The last two lab notes looked at making gestural view construction possible. A fundamental understanding of time is instrumental to unlocking many of these ideas with all of the time-aligned data in our lives. Time-aligning things helps make it easier to spin up interfaces quickly: instead of calling up today’s rigid, one-size-fits-all interfaces, we want to spin up what we need for each day’s work. Time-aligning and similar approaches make it possible to do this without needing a developer to have built a custom integration between two data types or services. You get implicit relationships among lots of items, without having to set up any references manually, allowing you to create extemporaneous, meaningful organizations later as needed.
[1] We can construct the digital realm out of an infinite arrangement of concepts.

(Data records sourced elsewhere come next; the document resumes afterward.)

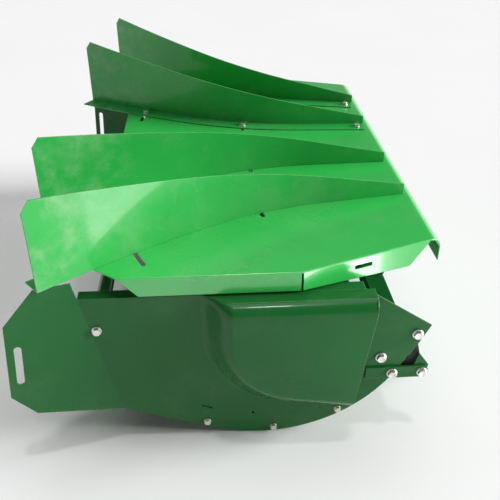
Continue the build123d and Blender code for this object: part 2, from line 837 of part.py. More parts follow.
def front_gusset():
    """The gusset behind the brace's front end, clear of the panel's front edge."""
    low = brace_z - brace_width / 2
    high = brace_z + brace_width / 2
    face = outline_face([
        (brace_front_x - gusset_heel, low),
        (brace_front_x - gusset_heel, high),
        (brace_front_x - gusset_heel / 2, high + gusset_height),
        (brace_front_x + brace_width / 2, high),
        (brace_front_x + brace_width / 3, low),
    ])
    body = plate_xz(face, panel_inner_y, panel_outer_y)
    return body - cylinder_y(brace_front_x, brace_z, m12[0] + bolt_clearance, panel_inner_y, panel_outer_y)


def inlet_seal():
    """The rubber sheet inside the +Y panel that closes the notch at its front edge."""
    outer = beam_half_span
    under_beam = -beam_size / 2 - 15
    face = outline_face([
        (beam_front_x + seal_beam_gap, throat_z + seal_overlap),
        (throat_x, throat_z + seal_overlap),
        (throat_x + 11, -26),
        (throat_x + 1, -62),
        (throat_x - 17, -92),
        (throat_x - 55, -92),
        (throat_x - 80, -70),
        (throat_x - 80, under_beam),
        (beam_front_x + seal_beam_gap, under_beam),
    ])
    body = plate_xz(face, outer - seal_thickness, outer)
    x = brace_front_x - brace_bolt_pitch
    return body - cylinder_y(x, brace_z, m12[0] + bolt_clearance, outer - seal_thickness, outer)


def seal_spacer():
    """The ring between the +Y panel and the seal, round the brace's rear bolt."""
    x = brace_front_x - brace_bolt_pitch
    body = cylinder_y(x, brace_z, spacer_radius, beam_half_span, panel_inner_y)
    return body - cylinder_y(x, brace_z, m12[0] + bolt_clearance, beam_half_span, panel_inner_y)


def side_plane(x, z, y, outward):
    """A plane on the +Y side that faces outwards or inwards."""
    return Plane((x, y, z), x_dir=(1, 0, 0), z_dir=(0, 1 if outward else -1, 0))


def side_fasteners(points, size, head_y, nut_y):
    """Bolts with their washers and nuts through the +Y side, head outside."""
    bolts = []
    washers = []
    nuts = []
    for x, z in points:
        washers.append(washer(size, side_plane(x, z, head_y, True)))
        bolts.append(bolt(size, side_plane(x, z, head_y + washer_thickness, True),
                          head_y + washer_thickness - nut_y))
        nuts.append(nut(size, side_plane(x, z, nut_y, False)))
    return bolts, washers, nuts


def both_sides(shapes):
    """The pieces together with their mirror images."""
    return group(shapes + [mirrored(shape) for shape in shapes])


# ---------------------------------------------------------------- nodes
deck_sheet = deck()
export(fillet(flange_bends(deck_sheet), bend_radius), "tailboard_deck")
export(stiffener(stiffener_rear_x, rear_half - sheet), "rear_stiffener")
export(stiffener(stiffener_front_x, front_half - stiffener_front_inset), "front_stiffener")
export(group([deck_lug(y) for y in lug_positions(0)]), "tailboard_hinge_lugs")

for vane in vanes:
    export(vane.place(vane_solid(), vane.setting), vane.name)
    for kind, pieces in vane_fasteners().items():
        export(group([vane.place(piece, vane.setting) for piece in pieces]), f"{vane.name}_{kind}")

panel = side_panel()
air_hood = hood()
for suffix, turn in (("left", lambda shape: shape), ("right", mirrored)):
    export(turn(panel), f"side_panel_{suffix}")
    export(turn(air_hood), f"air_hood_{suffix}")
    export(turn(front_brace()), f"front_brace_{suffix}")
    export(turn(front_gusset()), f"front_gusset_{suffix}")
    export(turn(inlet_seal()), f"inlet_seal_{suffix}")

export(bottom_pan(), "bottom_pan")
export(front_beam(), "front_beam")
export(both_sides([beam_end_plate()]), "beam_end_plates")
export(mounting_plate(), "mounting_plate")
export(both_sides([plate_web()]), "mounting_webs")
export(both_sides([seal_spacer()]), "seal_spacers")
export(group([hinge_bracket(y) for y in lug_positions(lug_thickness + lug_gap)]), "hinge_brackets")
export(hinge_rod(), "hinge_rod")
export(group(rod_washers()), "hinge_rod_washers")
export(group(split_pins()), "hinge_split_pins")
export(tie_tube(), "rear_tie_tube")
export(both_sides([rest_pad()]), "rest_pads")

pan_points = [(point.X, point.Z) for point in pan_bolt_points()]
pan_bolts, pan_washers, pan_nuts = side_fasteners(pan_points, m8, panel_outer_y, panel_inner_y - sheet)
export(both_sides(pan_bolts), "pan_bolts")
export(both_sides(pan_washers), "pan_washers")
export(both_sides(pan_nuts), "pan_nuts")

beam_set = side_fasteners(beam_bolts, m12, panel_outer_y, beam_half_span)
brace_rear = side_fasteners([(brace_front_x - brace_bolt_pitch, brace_z)], m12, brace_outer_y,
                            beam_half_span - seal_thickness)
brace_tip = side_fasteners([(brace_front_x, brace_z)], m12, brace_outer_y, panel_inner_y)
export(both_sides(beam_set[0]), "beam_bolts")
export(both_sides(beam_set[1]), "beam_bolt_washers")
export(both_sides(beam_set[2]), "beam_bolt_nuts")
export(both_sides(brace_rear[0] + brace_tip[0]), "brace_bolts")
export(both_sides(brace_rear[1] + brace_tip[1]), "brace_bolt_washers")
export(both_sides(brace_rear[2] + brace_tip[2]), "brace_bolt_nuts")

tie_plane = side_plane(tie_x, tie_z, panel_outer_y, True)
tie_bolt = bolt(m10, tie_plane.offset(washer_thickness), tie_bolt_reach)
export(both_sides([tie_bolt]), "tie_bolts")
export(both_sides([washer(m10, tie_plane)]), "tie_bolt_washers")
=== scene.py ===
import bpy
import bmesh
import json
import math
import random
from mathutils import Matrix, Vector


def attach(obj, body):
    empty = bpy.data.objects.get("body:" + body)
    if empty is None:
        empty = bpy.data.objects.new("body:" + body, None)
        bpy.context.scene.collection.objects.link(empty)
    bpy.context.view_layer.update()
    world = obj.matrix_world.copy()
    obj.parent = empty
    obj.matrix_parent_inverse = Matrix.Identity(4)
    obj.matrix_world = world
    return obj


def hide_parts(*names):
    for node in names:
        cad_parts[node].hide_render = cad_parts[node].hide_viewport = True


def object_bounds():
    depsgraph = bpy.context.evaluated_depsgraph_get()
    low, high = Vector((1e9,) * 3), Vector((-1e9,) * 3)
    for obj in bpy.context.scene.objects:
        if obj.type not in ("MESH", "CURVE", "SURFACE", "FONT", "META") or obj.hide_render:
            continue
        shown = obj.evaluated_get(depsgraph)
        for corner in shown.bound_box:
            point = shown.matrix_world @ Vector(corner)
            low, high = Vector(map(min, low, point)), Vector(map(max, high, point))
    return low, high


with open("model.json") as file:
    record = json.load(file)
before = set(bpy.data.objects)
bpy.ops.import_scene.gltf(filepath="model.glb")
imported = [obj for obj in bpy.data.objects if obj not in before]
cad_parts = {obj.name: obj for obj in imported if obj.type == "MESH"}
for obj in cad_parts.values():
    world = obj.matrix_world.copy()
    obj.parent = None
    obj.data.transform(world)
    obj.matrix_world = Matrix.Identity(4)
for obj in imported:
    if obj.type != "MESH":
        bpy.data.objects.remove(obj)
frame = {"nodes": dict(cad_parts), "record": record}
cadBounds = [list(v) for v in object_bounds()]


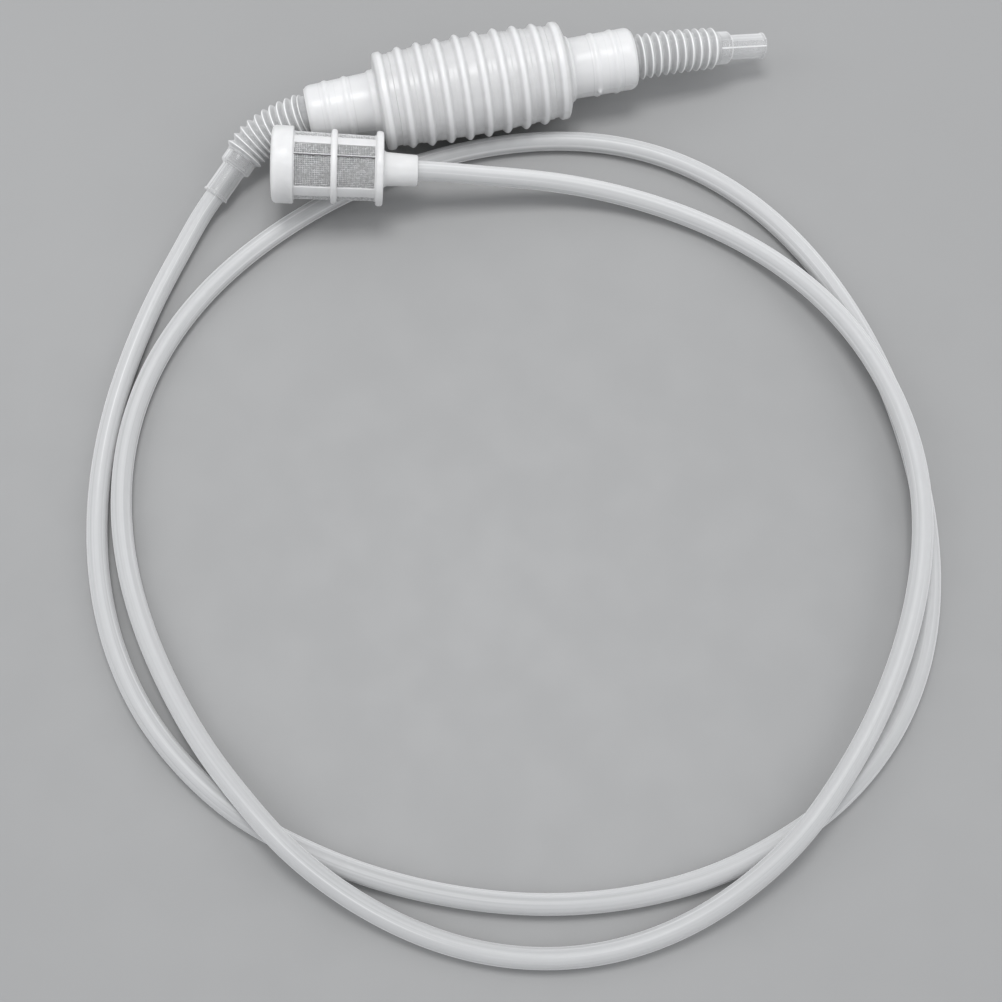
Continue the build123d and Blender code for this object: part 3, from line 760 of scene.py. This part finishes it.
# ------------------------------------------------------------------ end pieces of the flexible tubes
def stub_profile(length, grip):
    """(x, radius): wide collar, narrow tube with a beaded rim, bore widened over 'grip'."""
    return [
        (0, 6.1), (0, 6.6), (0.3, 6.7), (4.6, 6.7), (5.2, 6.2), (5.5, 5.45), (6.1, 5.1),
        (length - 1.3, 5.1), (length - 0.9, 5.4), (length - 0.2, 5.4), (length, 5.15),
        (length, 4.0), (length - grip, 4.0), (length - grip, 3.3), (4.9, 3.3), (4.3, 4.9),
        (3.6, 6.0),
    ]


def stub(name, origin, direction, length, grip, seam, nib=False):
    """'seam' is the angle of one mould line; the other lies opposite. The nib sits on the rim."""
    seams = (seam, seam + math.pi)

    def gap_to(angle, line, radius):
        return abs(math.atan2(math.sin(angle - line), math.cos(angle - line))) * radius

    def shape(x, angle, radius):
        if radius > 5.02:
            for line in seams:
                radius += 0.14 * math.exp(-((gap_to(angle, line, radius) / 0.25) ** 2))
            if nib and x > length - 0.75:
                radius += 0.35 * math.exp(-((gap_to(angle, seam, radius) / 0.5) ** 2))
        return radius

    degrees = [i * 5.0 for i in range(72)]
    for line in seams:
        degrees += [(math.degrees(line) % 360 + off) % 360 for off in (-3.2, -1.6, 0, 1.6, 3.2)]
    degrees = sorted(set(round(d, 3) for d in degrees))
    kept = [degrees[0]]
    for degree in degrees[1:]:
        if degree - kept[-1] > 0.5:
            kept.append(degree)
    profile = resampled(rounded(stub_profile(length, grip), reach=0.3), longest=2.0)
    piece = lathe(name, profile, straight(origin, direction), UP,
                  [math.radians(d) for d in kept], sharp=40, shape=shape, merge=0.0)
    return piece


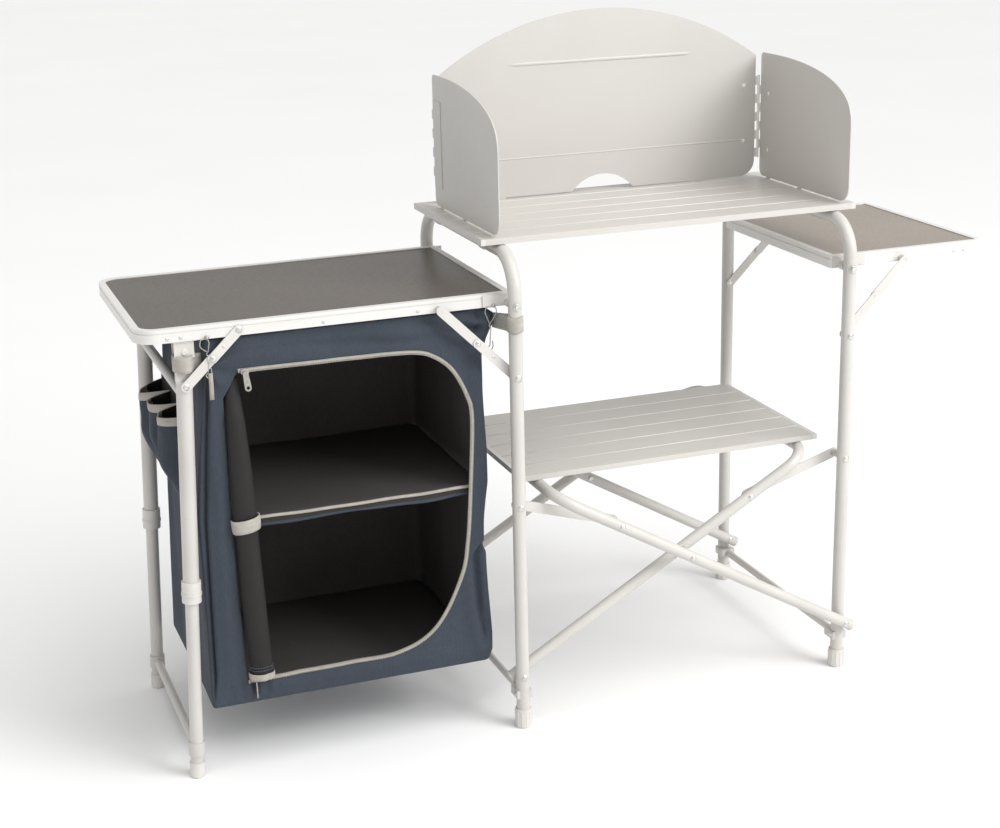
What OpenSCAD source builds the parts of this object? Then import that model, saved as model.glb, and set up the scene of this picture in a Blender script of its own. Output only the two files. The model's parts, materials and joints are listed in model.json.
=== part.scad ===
// Camp kitchen table: tubular stand with a slatted cooking surface and windshield, a scissor frame with a
// slatted shelf, a left side table with a fabric cupboard and a right folding side table.
// Origin: middle of the whole footprint, on the floor. X runs along the length, -Y is the front, +Z is up.

/* [Stand] */
// Distance between the left and right legs of the stand
stand_w = 596; // [580:1:610]
// Distance between the front and rear legs of the stand
stand_d = 436; // [430:1:442]
// Height of the cooking surface
stand_h = 820; // [810:1:830]
// Diameter of the leg tube
leg_d = 22; // [21:0.5:23]
// Wall of every tube
tube_wall = 1.5; // [1.2:0.1:2]
// Centreline radius of the bends at the top of the stand
leg_bend = 60; // [54:1:64]

/* [Scissor frame] */
// Diameter of the scissor tube
cross_d = 19; // [18:0.5:19.5]
// Height of the lower pivots
cross_pivot_h = 90; // [88:1:94]
// Slope of the scissor arms when open
cross_angle = 30; // [29:0.5:31]
// Centreline radius of the bends of the scissor frames
cross_bend = 45; // [40:1:48]
// Distance from a lower pivot to the strut point along the arm
strut_point = 493; // [488:1:496]
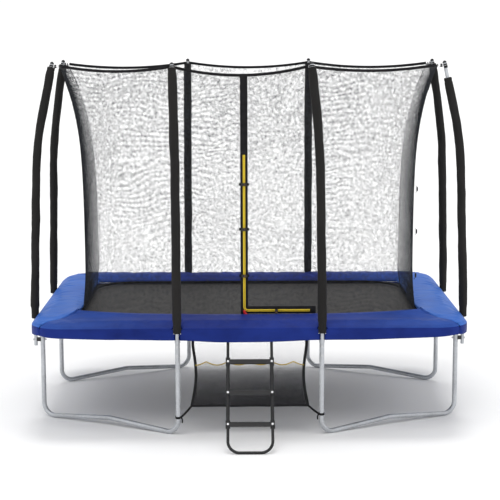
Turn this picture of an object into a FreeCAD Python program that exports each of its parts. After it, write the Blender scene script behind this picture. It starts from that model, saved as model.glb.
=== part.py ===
import FreeCAD, Part
import math
import os

# Rectangular garden trampoline with a safety net, in millimetres.
# The origin is on the ground under the middle of the steel frame. +Z is up,
# +X runs along the length, and -Y is the front, where the door and ladder are.

Vector = FreeCAD.Vector
UP = Vector(0, 0, 1)

# --- Top rail -------------------------------------------------------------
RAIL_HALF_LENGTH = 1503.0      # centreline, along X
RAIL_HALF_WIDTH = 1046.0       # centreline, along Y
RAIL_HEIGHT = 741.0            # centreline above the ground
RAIL_RADIUS = 21.0
RAIL_WALL = 1.5
RAIL_CORNER_RADIUS = 220.0
RAIL_JOINT = 400.0             # distance of the tube joints from the middle of a side
SPIGOT_LENGTH = 60.0
SPIGOT_CLEARANCE = 0.1
SOCKET_RADIUS = 19.5
SOCKET_BORE = 17.4
SOCKET_BOTTOM = 655.0

# --- Legs -----------------------------------------------------------------
UPRIGHT_X = 499.0              # uprights on the long sides
UPRIGHT_Y = 519.0              # uprights on the short sides
LEG_RADIUS = 17.0
LEG_WALL = 1.5
LEG_TOP = 716.0
LEG_BEND = 90.0
LEG_KINK_BEND = 150.0
LEG_RISE_ANGLE = math.radians(4.7)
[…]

Concepts can be imported from the physical realm, manufactured as new abstractions, or based on the concepts we use to understand and explore the physical realm, but iterated into the digital world. [Return]
[P.S.] An additional consideration for time in the OS of the future: ambiguous times / soft edges. One of the goals of OLLOS is to explore reifying the development and decay of the importance of the things in our lives. Quite often, things don't have a hard start and end time or date; sometimes things bubble up into an important class in our lives, after starting as something small; and sometimes things slowly drift away, taking up less of our attention and time as time goes on, eventually becoming unimportant. But rigid interfaces require we make firm decisions about things — timestamps must be hard edges, set down to the second.